The average rate of ``serious loan delinquencies'' in the bonds has been higher than 2006 bonds, New York-based Moody's analysts Ariel Weil and Amita Shrivastava wrote in a report today. Serious loan delinquencies are those 60 days or more past due, including properties in foreclosure or already foreclosed upon.

``It is shocking what you see,'' said Kyle Bass of Hayman Advisors LP, a Dallas-based hedge fund that reported a 400 percent return on its bet the U.S. housing market would fall. ``Anything securitized in 2007 has got to have the worst collateral performance of any trust I've seen in my life.''
I see bad loans! Many of them! Note that as this wears on the carefully modulated phrasing of the investment crowd gives way to plain language. I thought last year's vintages looked "ghastly", so I am at a loss as to how to describe this year's vintages. Ghoulish?

Any soothing words you hear about commercial paper are opium for traders, because what's happening now is that commercial is beginning to follow residential. So if residential is going bust, and commercial is entering the downward spiral, there ain't much positive on the horizon. Because of that, financial debt is starting to show some risk premiums. The high ratio of financial corporate profits/all other corporate profits indicate that weakness in capital spending is to be expected for a time.

We are expecting manufacturing to take a long slow climb up due to the weakened dollar, but this morning's preliminary manufacturing report was quite disappointing. We are also expecting foreign money to start buying actual domestic US ventures or pieces of them, as in mines and manufacturing. This should stimulate capital spending and thus the domestic economy. It will take a while to figure out how strong that trend will be.

In the meantime, I have started worrying about matters such as flipping ships in construction:
"We saw a new capesize bulker ordered from a shipyard last February at $82m for delivery in 2009, re-sold before any work had started on it in April for $92m and then sold again three months later for $120m," says Alan Marsh, chief executive of London-based shipbroker, Braemar Seascope.
To me the world looks very bubbly, and in at least some cases, the bubble is out of relationship to the ability of the consumers of the world to pay related prices.

Comments:
MoM,

The ship flip doesn't surprise me. We've seen it for three years in the oild industry as some very smart investors 'bought' drillships and other major capital equipment. What has happened is that the drilling contractors saw a huge upturn in dayrates and demand for the big deep drillers went through the roof. The investors had metal cut and shipyard time booked.

The shipyard time is the big thing here. There just isn't any more capacity. If you need a ship now, you can expect delivery in 2010-2011 as all of the slots are full.
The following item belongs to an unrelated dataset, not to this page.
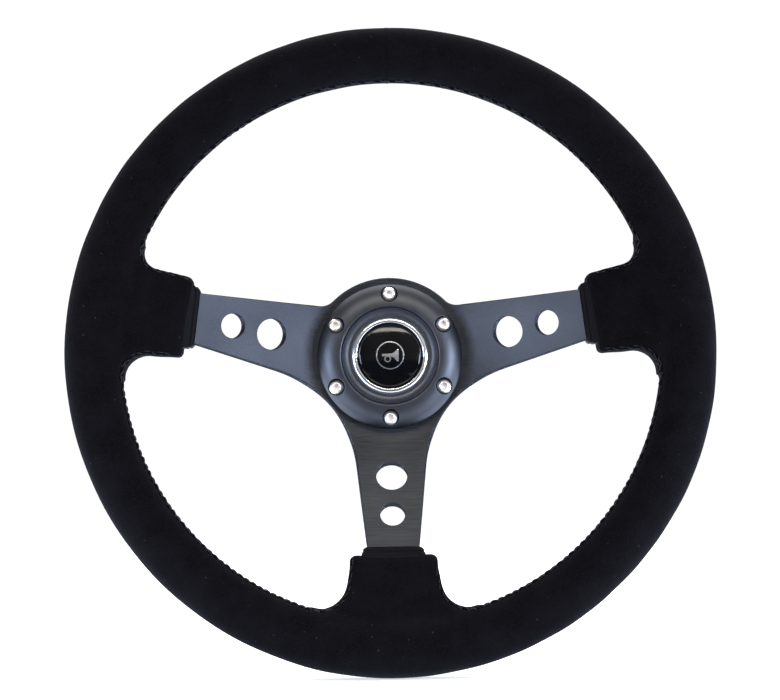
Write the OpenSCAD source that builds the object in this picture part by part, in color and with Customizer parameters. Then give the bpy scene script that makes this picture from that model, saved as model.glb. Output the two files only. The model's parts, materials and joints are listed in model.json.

A global downturn could see some cancellations but we're alrady quoting equipment for ships due to deliver in 2011.

MC
 
Thanks for the input, MC. One thing I noticed is that some of the Asian lines seemed to be turning over in ownership, and that lately the prices seem to be going down. Any clues?
 
Excuse my soon to be obvious ignorance but I was under the impression that what happened was every assembly berth was full of 1] deep drill ships 2] petrol segmented ships and 3] luxocruise segments each fighting for fewer and fewer assembly spots.

I said I was ignorant. Be kind.
 
Rob, I'm ignorant too. My best quality is that I'm well aware of being ignorant, so I seek out people who seem not to be.

Regarding the ship flipping and cheap line sales, you might find this article interesting.

The current problems with the oversupply of retail space were forecast by widespread sales of their interests by some property mgmt firms with really strong and long backgrounds. Because of that, I am watching some of the shipping line sales very closely. It seems to me that there is a new "unloading" trend by some firms with a very long background. They must be seeing something.